= Exercise instructions =
List each line in which the string "type" appears.

(Records that describe objects)
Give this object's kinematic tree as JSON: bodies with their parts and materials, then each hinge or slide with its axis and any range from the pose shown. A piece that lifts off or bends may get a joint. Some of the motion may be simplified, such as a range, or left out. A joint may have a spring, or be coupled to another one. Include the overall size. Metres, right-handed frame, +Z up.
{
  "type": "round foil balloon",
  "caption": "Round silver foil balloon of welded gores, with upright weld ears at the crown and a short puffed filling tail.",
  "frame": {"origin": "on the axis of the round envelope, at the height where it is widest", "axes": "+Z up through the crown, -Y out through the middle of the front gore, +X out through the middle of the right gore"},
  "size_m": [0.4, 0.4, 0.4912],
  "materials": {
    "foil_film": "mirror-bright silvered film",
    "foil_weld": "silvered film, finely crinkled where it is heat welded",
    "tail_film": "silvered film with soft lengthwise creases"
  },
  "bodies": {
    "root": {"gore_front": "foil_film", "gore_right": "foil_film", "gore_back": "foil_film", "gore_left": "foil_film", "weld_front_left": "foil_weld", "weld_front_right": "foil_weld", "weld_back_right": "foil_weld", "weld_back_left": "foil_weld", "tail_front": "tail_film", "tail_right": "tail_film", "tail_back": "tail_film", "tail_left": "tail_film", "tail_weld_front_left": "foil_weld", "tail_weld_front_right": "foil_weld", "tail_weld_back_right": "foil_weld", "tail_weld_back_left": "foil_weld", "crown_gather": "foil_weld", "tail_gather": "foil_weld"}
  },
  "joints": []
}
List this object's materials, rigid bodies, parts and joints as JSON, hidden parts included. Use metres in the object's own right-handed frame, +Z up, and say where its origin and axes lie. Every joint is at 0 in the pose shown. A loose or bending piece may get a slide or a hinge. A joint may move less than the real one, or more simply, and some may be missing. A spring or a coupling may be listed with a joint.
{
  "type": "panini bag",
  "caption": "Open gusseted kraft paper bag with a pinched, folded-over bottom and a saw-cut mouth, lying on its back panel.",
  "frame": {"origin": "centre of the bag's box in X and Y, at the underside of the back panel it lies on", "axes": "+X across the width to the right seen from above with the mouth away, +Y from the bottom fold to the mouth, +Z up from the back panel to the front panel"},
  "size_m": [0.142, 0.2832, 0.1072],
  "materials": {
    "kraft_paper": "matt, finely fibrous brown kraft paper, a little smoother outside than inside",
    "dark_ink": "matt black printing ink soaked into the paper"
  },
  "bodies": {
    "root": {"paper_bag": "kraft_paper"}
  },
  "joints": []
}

...

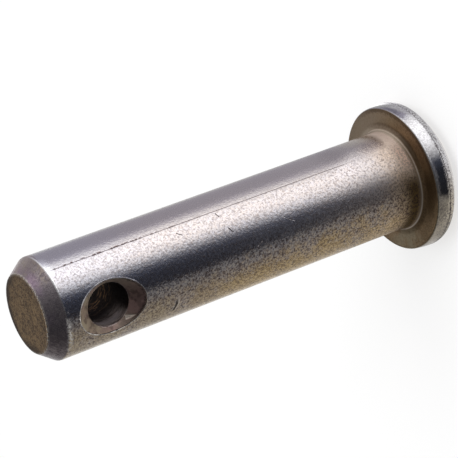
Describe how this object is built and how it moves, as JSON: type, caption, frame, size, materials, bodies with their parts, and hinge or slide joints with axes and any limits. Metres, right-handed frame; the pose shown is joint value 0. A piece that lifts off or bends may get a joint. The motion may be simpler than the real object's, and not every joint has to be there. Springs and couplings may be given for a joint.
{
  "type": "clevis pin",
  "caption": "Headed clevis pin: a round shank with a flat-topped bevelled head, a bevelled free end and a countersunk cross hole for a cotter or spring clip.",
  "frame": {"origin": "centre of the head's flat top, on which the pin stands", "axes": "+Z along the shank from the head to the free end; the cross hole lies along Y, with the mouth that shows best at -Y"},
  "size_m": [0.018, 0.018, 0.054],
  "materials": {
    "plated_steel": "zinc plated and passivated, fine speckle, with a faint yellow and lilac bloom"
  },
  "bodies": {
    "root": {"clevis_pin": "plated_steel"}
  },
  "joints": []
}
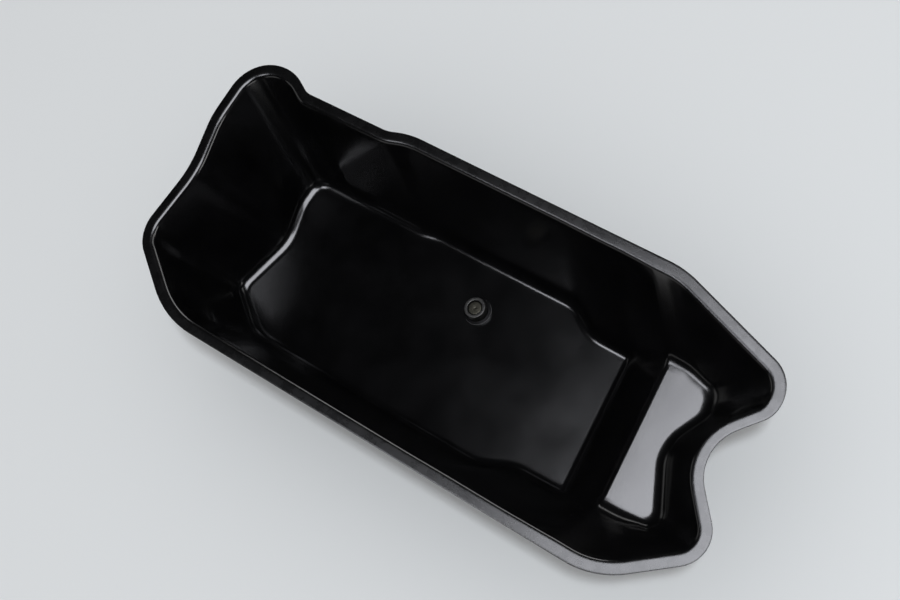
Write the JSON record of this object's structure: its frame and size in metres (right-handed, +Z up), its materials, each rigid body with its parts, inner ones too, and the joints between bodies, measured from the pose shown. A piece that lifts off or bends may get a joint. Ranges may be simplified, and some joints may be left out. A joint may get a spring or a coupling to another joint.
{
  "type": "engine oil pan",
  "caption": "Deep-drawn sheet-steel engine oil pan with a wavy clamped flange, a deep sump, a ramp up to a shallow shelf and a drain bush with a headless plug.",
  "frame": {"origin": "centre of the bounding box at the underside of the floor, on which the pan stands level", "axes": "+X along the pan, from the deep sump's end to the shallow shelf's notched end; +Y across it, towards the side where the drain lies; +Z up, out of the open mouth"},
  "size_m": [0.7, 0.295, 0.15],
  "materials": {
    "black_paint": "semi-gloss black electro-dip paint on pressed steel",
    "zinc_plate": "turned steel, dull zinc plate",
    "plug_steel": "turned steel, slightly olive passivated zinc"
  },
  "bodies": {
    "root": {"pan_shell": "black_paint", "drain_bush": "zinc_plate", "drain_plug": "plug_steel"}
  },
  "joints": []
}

= Full response =
  "type": "round foil balloon",
  "type": "panini bag",
Describe how this object is built and how it moves, as JSON: type, caption, frame, size, materials, bodies with their parts, and hinge or slide joints with axes and any limits. Metres, right-handed frame; the pose shown is joint value 0. A piece that lifts off or bends may get a joint. The motion may be simpler than the real object's, and not every joint has to be there. Springs and couplings may be given for a joint.
  "type": "clevis pin",
  "type": "engine oil pan",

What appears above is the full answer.